What could it mean? Had a walker been dragged to his death by the wild otter, managing to tie his boot to the post in a last, desperate bid to warn others (there was a plastic spoon nearby)? Or is there somewhere in Norfolk a walker who has not noticed that he has shed one of his boots? The truth is out there.

'Hingham' democracy gets new boost

The cutting edge style of democracy pioneered by the Autonomous Republic of Hingham has been taken a step further by a town in central Norfolk.

The original breakthrough at Hingham, an area well known for its ability to bend time and space, consisted in asking local people what they thought of key issues – particularly the sale of a controversial Scout Hut – and then ignoring them on a technicality. Now Swaffham has leapt vigorously on to the bandwagon. A poll on a plan to extend the town hall at a cost of £300,000 was put to the people, who responded in what might be described as a clear-cut fashion. The actual score was 486 people voting against and only 103 in favour – or not far off 5-1, the sort of result we could only dream of against the footballers of Liechtenstein.

This did not sway the stolid councillors of the parish, who had already decided in favour of the status-enhancing scheme. A bigger house always impresses the neighbours, though I’m sure that was not the motivation for the extension.
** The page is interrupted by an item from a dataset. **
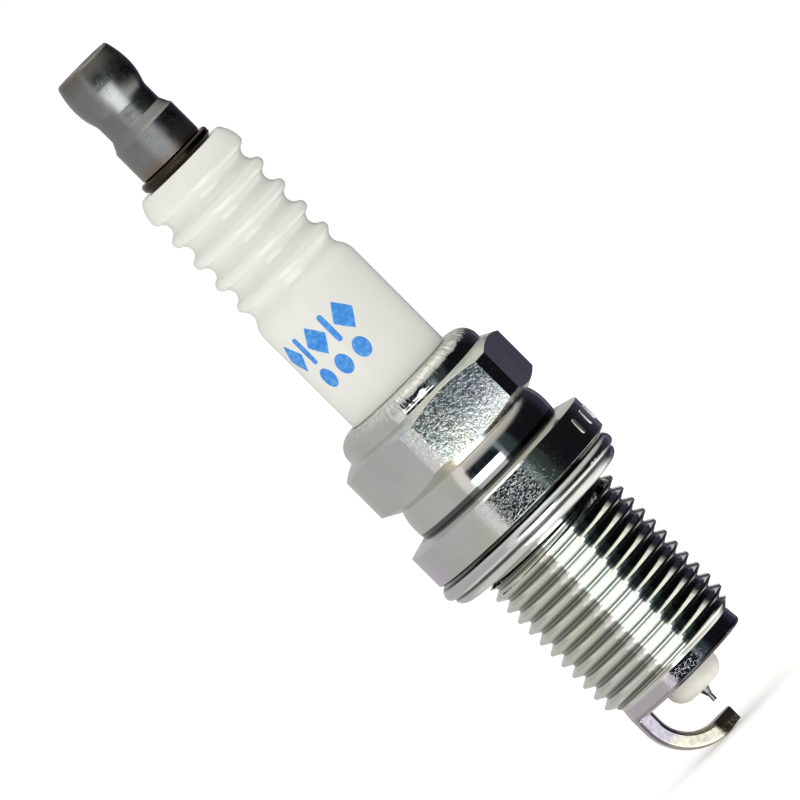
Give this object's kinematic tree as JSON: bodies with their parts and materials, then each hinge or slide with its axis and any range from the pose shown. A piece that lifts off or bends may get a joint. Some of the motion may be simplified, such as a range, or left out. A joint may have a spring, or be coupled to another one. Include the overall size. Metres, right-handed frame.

I have no doubt that the extra space is urgently needed to deal with council business like – well, like counting the results of parish polls, for instance. Anyway, we all know from industry that everything has to grow, don’t we?

Of course, as Mayor Ian Sherwood pointed out, the town council was not legally bound to take any action over the referendum result: it was merely a source of information. So that’s all right. The council is not doing anything wrong at all and is perfectly entitled to its extra rooms.

A group romantically named Stag (less romantically, the Swaffham Taxpayers’ Action Group) has said it will continue to contest the plans, but I am a little worried. Stags are notoriously vulnerable to stalking and often come to a sticky end. Antlers would look good over the new door, don’t you think?